Lbzip2 0.10 (Default branch)

Lbzip2 is a Pthreads-based parallel bzip2/bunzip2 filter, passable to GNU tar with the --use-compress-program option. It isn't restricted to regular files on input, nor output. Successful splitting for decompression isn't guaranteed, just very likely (failure is detected). Splitting in both modes and compression itself occur with an approximate 900k block size. On an Athlon-64 X2 6000+, lbzip2 was 92% faster than standard bzip2 when compressing, and 45% faster when decompressing (based on wall clock time).
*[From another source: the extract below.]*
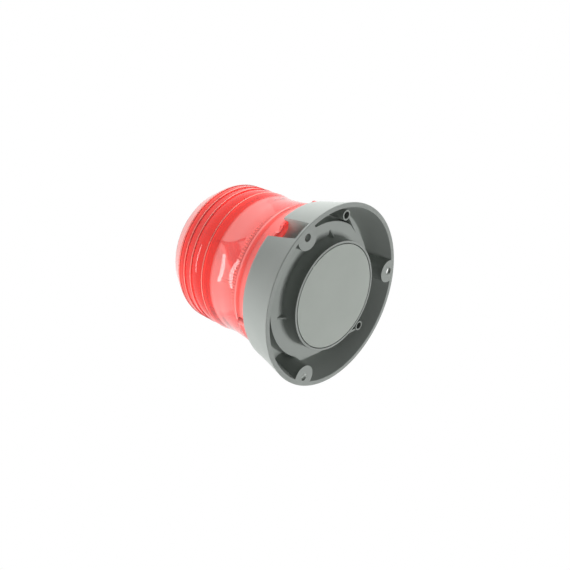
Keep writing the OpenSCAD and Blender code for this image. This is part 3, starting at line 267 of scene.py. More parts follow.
def spread(tree, value, low, high, start=0.3, end=0.7):
    """Maps a 0..1 value to a range of numbers, with its ends at start and end."""
    node = tree.nodes.new("ShaderNodeMapRange")
    node.inputs["From Min"].default_value = start
    node.inputs["From Max"].default_value = end
    node.inputs["To Min"].default_value = low
    node.inputs["To Max"].default_value = high
    tree.links.new(value, node.inputs["Value"])
    return node.outputs["Result"]


def blended(tree, value, first, second):
    """A colour between the two, by a value from 0 to 1."""
    node = tree.nodes.new("ShaderNodeMix")
    node.data_type = "RGBA"
    node.inputs["A"].default_value = (*first, 1)
    node.inputs["B"].default_value = (*second, 1)
    tree.links.new(value, node.inputs["Factor"])
    return node.outputs["Result"]


def bumped(tree, shader, height, distance):
    """Raises the surface by a height from 0 to 1, times distance in metres."""
    node = tree.nodes.new("ShaderNodeBump")
    node.inputs["Strength"].default_value = 1.0
    node.inputs["Distance"].default_value = distance
    tree.links.new(height, node.inputs["Height"])
    tree.links.new(node.outputs["Normal"], shader.inputs["Normal"])


def shades(tree, colour, change, scale):
    """The colour in clouds that are lighter and darker than it by the share change."""
    light = tuple(min(1, c * (1 + change)) for c in colour)
    dark = tuple(c * (1 - change) for c in colour)
    return blended(tree, spread(tree, noise(tree, scale, 4), 0, 1), dark, light)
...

Lbzip2 strives to be portable by requiring UNIX 98 APIs only, besides an unmodified libbz2.License: GNU General Public License (GPL)Changes:
Testing on a 128-core HP SuperDome showed a known bottleneck in the multiple-workers decompressor to be significant on many-core machines: whenever there were fewer input blocks than cores, the work was distributed unevenly. Hence, the splitter-to-workers queue of "scan and decompress" tasks was replaced with two queues: a low priority, splitter-to-workers one of "scan" tasks, and a high priority, workers-to-workers one of "decompress" tasks. Alas, this also increased the number of context switches. The new worker broadcast conditions were formally proven in the comments.